In the interview ahead of his upcoming visit to Moscow on April 8, the Greek prime minister noted that there is a chance of bringing the trade ties between the two countries to a new level.
"We can have a substantial cooperation that will allow Greece to export its agricultural goods to the Russian Federation," Tsipras stressed.
"You know that over the past years a blow was dealt to these relations as the previous governments in my country had not done what they could have done to avoid this senseless sanctions policy, in my opinion, amid tensions in Ukraine," he said.
"The result of this is the embargo also on the Greek agricultural goods what has seriously damaged the Greek economy," Tsipras said.
The prime minister reminded that as soon as he took office he received a message from European Council President Donald Tusk "who almost took for granted Greece’s position in favor of sanctions."
"I called him and also (EU foreign policy chief) Federica Mogherini and told them: "Don’t think that Greece’s position is pretty much a given, the situation has changed and now there is another government in Greece. And now you should ask us before you take the decisions," he said.
"We do not agree with sanctions. I believe that this is a road to nowhere. I support the point of view that there is a need for a dialogue and diplomacy, we should sit down at the negotiating table and find the solutions to major problems," he said.

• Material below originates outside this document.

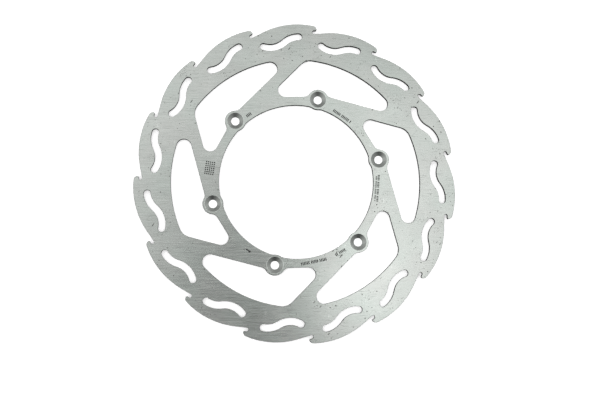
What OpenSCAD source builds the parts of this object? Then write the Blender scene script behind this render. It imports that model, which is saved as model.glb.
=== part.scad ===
// One-piece motorcycle brake disc with a flame-cut rim.
// A flat ground steel plate lies on z = 0, its hub face down and its countersinks up.
// The disc's axis is +Z and the first bolt hole lies on +X.

/* [Plate] */
// Thickness of the plate
plate_t = 3; // [2.5:0.1:5]
// Diameter over the crests of the flames
disc_d = 260; // [258:1:270]

/* [Bore and bolt holes] */
// Diameter of the hub bore between the lugs
bore_d = 124.6; // [122:0.1:126]
// Number of bolt holes, lugs and windows
bolt_count = 6; // [6]
// Diameter of the bolt circle
bolt_pcd = 139; // [138.6:0.1:139.6]
// Diameter of a bolt hole
hole_d = 6.8; // [6:0.1:7.5]
// Diameter of a countersink at the upper face
sink_d = 13.4; // [11:0.1:13.8]
// Included angle of a countersink
sink_angle = 110; // [106:1:120]
// Diameter of the lug around a bolt hole
lug_d = 16.6; // [16:0.1:17.2]
// Radius of the fillet between the bore and a lug
bore_fillet = 8; // [6:0.5:10]

/* [Windows] */
// Diameter of the circle that the windows' outer edges follow
window_d = 201; // [199:0.5:202]
// Distance from the disc's axis to a spoke's outer edge
spoke_far = 73.9; // [73.5:0.1:74.5]
// Width of a spoke
spoke_w = 8.8; // [8:0.1:10]
// Distance from the disc's axis to a window's hub-side edge
inner_edge = 69.3; // [69:0.1:69.8]
// Angle from the bolt to the middle of the hub-side edge
inner_edge_angle = 16.2; // [15:0.1:17]
// Radius of the window's narrow corner
tail_r = 6; // [4:0.5:7]
// Radius of the corner between the rim and the next spoke
front_r = 11; // [8:0.5:12]
// Radius of the corner between the next spoke and the hub ring
head_r = 5.9; // [4:0.1:7]
// Radius of the fillets where the lug enters the window
neck_r = 5.7; // [4:0.1:6]

/* [Flames] */
// Number of flames, and of slots
flame_count = 15; // [15]
// Radius of a flame's long back
flame_r = 62.5; // [60:0.5:65]
// Angle from a notch to the centre of its flame's back
flame_turn = 4.8; // [4.6:0.1:5]
// Distance from the disc's axis to a notch's centre
notch_at = 124.4; // [124.2:0.1:124.6]
// Radius of a notch
notch_r = 1.4; // [1.2:0.1:1.5]
// Distance from the disc's axis to the centre of a flame's tip
tip_at = 127; // [126.9:0.1:127.2]
// Angle from the notch back to the tip's centre
tip_turn = 0.4; // [0.3:0.1:0.6]
// Radius of the tip
tip_r = 1; // [0.7:0.1:1.1]
// Radius of the nose above the tip
nose_r = 2.5; // [2:0.1:3]
// Angle on the flame's back where the nose begins
nose_angle = -4.5; // [-5:0.1:-4]
// Angle from the first bolt hole to the first notch
notch_phase = -4.1; // [-5:0.1:-3]

/* [Slots] */
// Width of a slot
slot_w = 5.6; // [4:0.1:6]
// Distance from the disc's axis to the middle of a slot
slot_at = 115.1; // [114:0.1:116]
// Angle from a notch to the middle of the next slot
slot_turn = 11.6; // [11:0.1:12]
// Slope of a slot's middle against the disc's tangent
slot_slope = 36; // [32:1:38]
// Radius of a slot's two bends, at its centre line
slot_r = 17.4; // [16:0.1:19]
// Length of the straight between the bends
slot_straight = 1.6; // [0.5:0.1:3]
// Sweep of the bend towards the rim
slot_rim_sweep = 40; // [35:1:44]
// Sweep of the bend towards the hub
slot_hub_sweep = 58; // [50:1:62]

/* [Hidden] */
arc_error = 0.03;        // how far a chord may stand off its arc
clear = 1;               // how far a cutting tool runs past a face
hole_fn = 64;

bolt_pitch = 360 / bolt_count;
flame_pitch = 360 / flame_count;
bolt = [bolt_pcd / 2, 0];
lug_r = lug_d / 2;
bore_r = bore_d / 2;
rim_r = window_d / 2;
spoke_near = spoke_far - spoke_w;
sink_slope = tan(sink_angle / 2);
sink_depth = (sink_d - hole_d) / 2 / sink_slope;

// ---- plane geometry ----
function unit(angle) = [cos(angle), sin(angle)];
function heading(v) = atan2(v.y, v.x);
function turned(p, angle) = [p.x * cos(angle) - p.y * sin(angle), p.x * sin(angle) + p.y * cos(angle)];
function turned_all(points, angle) = [for (p = points) turned(p, angle)];
// b, moved by whole turns to lie up to one turn after a, or before it
function after(a, b) = b + 360 * ceil((a - b) / 360);
function before(a, b) = b - 360 * ceil((b - a) / 360);
// the other leg of a right triangle
function leg(hypotenuse, side) = sqrt(hypotenuse * hypotenuse - side * side);
// where two lines cross, each given by its normal's angle and its distance from the origin
function crossing(a1, d1, a2, d2) =
    [d1 * sin(a2) - d2 * sin(a1), d2 * cos(a1) - d1 * cos(a2)] / sin(a2 - a1);
// the angle at which a circle of radius r1 touches the straight to an opposite-handed circle of radius r2
function inner_tangent(v, r1, r2) = acos((r1 + r2) / norm(v));

// points of the arc [centre, radius, first angle, last angle]
function arc_points(arc) =
    let (
        sweep = arc[3] - arc[2],
        step = 2 * acos(1 - arc_error / arc[1]),
        n = ceil(abs(sweep) / step)
    )
    [for (i = [0:n]) arc[0] + arc[1] * unit(arc[2] + sweep * i / n)];

// an outline is a chain of arcs, joined by straight lines
function chain(arcs) = [for (arc = arcs, p = arc_points(arc)) p];

// ---- outlines ----
// one flame, in a frame with its notch on +X
function flame_arcs() =
    let (
        back = flame_centre(),
        last_back = turned(back, -flame_pitch),
        notch = [notch_at, 0],
        tip = tip_at * unit(-tip_turn),
        nose = back + (flame_r - nose_r) * unit(nose_angle),
        a_back = heading(notch - last_back) - inner_tangent(notch - last_back, flame_r, notch_r),
        a_notch = heading(tip - notch) + inner_tangent(tip - notch, notch_r, tip_r),
        a_tip = heading(nose - tip) - 90 + asin((tip_r - nose_r) / norm(nose - tip))
    )
    [
        [notch, notch_r, a_back + 180, before(a_back + 180, a_notch)],
        [tip, tip_r, a_notch + 180, after(a_notch + 180, a_tip)],
        [nose, nose_r, a_tip, after(a_tip, nose_angle)],
        [back, flame_r, nose_angle, after(nose_angle, a_back + flame_pitch)],
    ];
function flame_centre() = (disc_d / 2 - flame_r) * unit(flame_turn);

// the bore's share of one bolt hole, in a frame with that hole on +X
function bore_arcs() =
    let (
        x = (bolt.x ^ 2 + (bore_r - bore_fillet) ^ 2 - (lug_r + bore_fillet) ^ 2) / 2 / bolt.x,
        first = [x, -leg(bore_r - bore_fillet, x)],
        last = [x, -first.y],
        a_first = heading(first - bolt)
    )
    [
        [[0, 0], bore_r, -bolt_pitch / 2, heading(first)],
        [first, bore_fillet, heading(first), after(heading(first), heading(bolt - first))],
        [bolt, lug_r, a_first, before(a_first, heading(last - bolt))],
        [last, bore_fillet, heading(bolt - last), after(heading(bolt - last), heading(last))],
        [[0, 0], bore_r, heading(last), bolt_pitch / 2],
    ];

// one window, in a frame with its bolt hole on +X
function window_arcs() =
    let (
        tail = [spoke_far + tail_r, -leg(rim_r - tail_r, spoke_far + tail_r)],
        front = turned([spoke_near - front_r, -leg(rim_r - front_r, spoke_near - front_r)], bolt_pitch),
        head = crossing(bolt_pitch, spoke_near - head_r, inner_edge_angle, inner_edge + head_r),
        neck_out = inner_edge + neck_r,
        bolt_out = bolt * unit(inner_edge_angle),
        bolt_along = turned(bolt, -inner_edge_angle).y,
        neck = turned([neck_out, bolt_along + leg(lug_r + neck_r, neck_out - bolt_out)], inner_edge_angle),
        heel = [spoke_far + neck_r, -leg(lug_r + neck_r, spoke_far + neck_r - bolt.x)],
        a_inner = 180 + inner_edge_angle,
        a_lug = heading(neck - bolt)
    )
    [
        [tail, tail_r, 180, after(180, heading(tail))],
        [[0, 0], rim_r, heading(tail), heading(front)],
        [front, front_r, heading(front), after(heading(front), bolt_pitch)],
        [head, head_r, bolt_pitch, a_inner],
        [neck, neck_r, a_inner, after(a_inner, heading(bolt - neck))],
        [bolt, lug_r, a_lug, before(a_lug, heading(heel - bolt))],
        [heel, neck_r, heading(bolt - heel), after(heading(bolt - heel), 180)],
    ];

// one slot, in a frame with its middle on +X
function slot_arcs() =
    let (
        along = slot_slope - 90,
        side = along + 90,
        middle = [slot_at, 0],
        rim_bend = middle + slot_straight / 2 * unit(along) - slot_r * unit(side),
        hub_bend = middle - slot_straight / 2 * unit(along) + slot_r * unit(side),
        rim_a = side - slot_rim_sweep,
        hub_a = side - 180 - slot_hub_sweep,
        half = slot_w / 2
    )
    [
        [hub_bend, slot_r + half, hub_a, side - 180],
        [rim_bend, slot_r - half, side, rim_a],
        [rim_bend + slot_r * unit(rim_a), half, rim_a - 180, rim_a],
        [rim_bend, slot_r + half, rim_a, side],
        [hub_bend, slot_r - half, side - 180, hub_a],
        [hub_bend + slot_r * unit(hub_a), half, hub_a - 180, hub_a],
    ];

module rim_outline() {
    flame = chain(flame_arcs());
    polygon([for (i = [0:flame_count - 1], p = turned_all(flame, notch_phase + i * flame_pitch)) p]);
}

module bore_outline() {
    share = chain(bore_arcs());
    polygon([for (i = [0:bolt_count - 1], p = turned_all(share, i * bolt_pitch)) p]);
}

module windows() {
    for (i = [0:bolt_count - 1])
        rotate(i * bolt_pitch)
            polygon(chain(window_arcs()));
}

module slots() {
    for (i = [0:flame_count - 1])
        rotate(notch_phase + slot_turn + i * flame_pitch)
            polygon(chain(slot_arcs()));
}

module countersunk_hole() {
    translate([0, 0, -clear])
        cylinder(h = plate_t + 2 * clear, d = hole_d, $fn = hole_fn);
    translate([0, 0, plate_t - sink_depth])
        cylinder(h = sink_depth + clear, d1 = hole_d, d2 = sink_d + 2 * clear * sink_slope, $fn = hole_fn);
}

// ---- the disc, one solid cut from one plate ----
module brake_disc() {
    color([0.74, 0.76, 0.75])
        difference() {
            linear_extrude(plate_t)
                difference() {
                    rim_outline();
                    bore_outline();
                    windows();
                    slots();
                }
            for (i = [0:bolt_count - 1])
                rotate(i * bolt_pitch)
                    translate(bolt)
                        countersunk_hole();
        }
}

brake_disc();
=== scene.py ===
"""One-piece motorcycle brake disc: a ground steel plate with a flame-cut rim, on a pale floor."""

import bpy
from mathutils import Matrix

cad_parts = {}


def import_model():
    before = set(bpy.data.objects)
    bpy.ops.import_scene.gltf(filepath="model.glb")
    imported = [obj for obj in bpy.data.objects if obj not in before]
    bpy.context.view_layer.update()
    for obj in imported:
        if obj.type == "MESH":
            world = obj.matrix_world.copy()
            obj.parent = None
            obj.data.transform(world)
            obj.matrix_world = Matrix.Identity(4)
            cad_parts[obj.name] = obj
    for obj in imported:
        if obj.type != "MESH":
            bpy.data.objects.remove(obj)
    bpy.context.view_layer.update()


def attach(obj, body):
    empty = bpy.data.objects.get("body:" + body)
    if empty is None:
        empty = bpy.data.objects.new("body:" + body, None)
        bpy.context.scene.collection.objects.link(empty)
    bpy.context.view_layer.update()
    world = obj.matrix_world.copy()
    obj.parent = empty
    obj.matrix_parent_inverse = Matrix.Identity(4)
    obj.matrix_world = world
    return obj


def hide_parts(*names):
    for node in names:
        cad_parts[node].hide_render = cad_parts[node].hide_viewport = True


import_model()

import math
import random
from collections import namedtuple
from functools import reduce

import bpy
import numpy as np
from mathutils import Vector
from mathutils.geometry import delaunay_2d_cdt

MM = 0.001               # metres
WHITE = (1, 1, 1, 1)

# ---- the plate's dimensions in mm and degrees, the same as the CAD part's ----
PLATE_T = 3.0            # thickness of the plate
DISC_R = 130.0           # radius over the crests of the flames
BORE_R = 62.3            # radius of the hub bore between the lugs
BOLTS = 6                # number of bolt holes, lugs and windows
BOLT_AT = 69.5           # radius of the bolt circle
HOLE_R = 3.4             # radius of a bolt hole
SINK_R = 6.7             # radius of a countersink at the upper face
SINK_ANGLE = 110.0       # included angle of a countersink
SINK_DEPTH = (SINK_R - HOLE_R) / math.tan(math.radians(SINK_ANGLE / 2))
LUG_R = 8.3              # radius of the lug around a bolt hole
BORE_FILLET = 8.0        # radius of the fillet between the bore and a lug

WINDOW_R = 100.5         # radius of the circle that the windows' outer edges follow
SPOKE_FAR = 73.9         # distance from the axis to a spoke's outer edge
SPOKE_W = 8.8            # width of a spoke
SPOKE_NEAR = SPOKE_FAR - SPOKE_W
INNER_EDGE = 69.3        # distance from the axis to a window's hub-side edge
INNER_EDGE_ANGLE = 16.2  # angle from the bolt to the middle of that edge
TAIL_R = 6.0             # radius of the window's narrow corner
FRONT_R = 11.0           # radius of the corner between the rim and the next spoke
HEAD_R = 5.9             # radius of the corner between the next spoke and the hub ring
NECK_R = 5.7             # radius of the fillets where the lug enters the window

FLAMES = 15              # number of flames, and of slots
FLAME_R = 62.5           # radius of a flame's long back
FLAME_TURN = 4.8         # angle from a notch to the centre of its flame's back
NOTCH_AT = 124.4         # distance from the axis to a notch's centre
NOTCH_R = 1.4            # radius of a notch
TIP_AT = 127.0           # distance from the axis to the centre of a flame's tip
TIP_TURN = 0.4           # angle from the notch back to the tip's centre
TIP_R = 1.0              # radius of the tip
NOSE_R = 2.5             # radius of the nose above the tip
NOSE_ANGLE = -4.5        # angle on the flame's back where the nose begins
NOTCH_PHASE = -4.1       # angle from the first bolt hole to the first notch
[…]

The Greek premier stressed that the economic war is a "dead-end policy."
"I’m for diplomacy," Tsipras said. "I believe reaching the Minsk agreements is an important achievement. I think every effort should be made to stop tensions in Ukraine," he added.
Tsipras said during his first participation in the EU summit on March 19-20 in Brussels he told the prime ministers and heads of states: "Tell me how do you imagine the new security architecture in Europe? Do you see it with Russia on the opposite side or with Russia in the process of a dialogue and mutual understanding?"
"I received no answer from many of them," Tsipras said. "In my understanding, the answer is clear: the new European security architecture should also include Russia."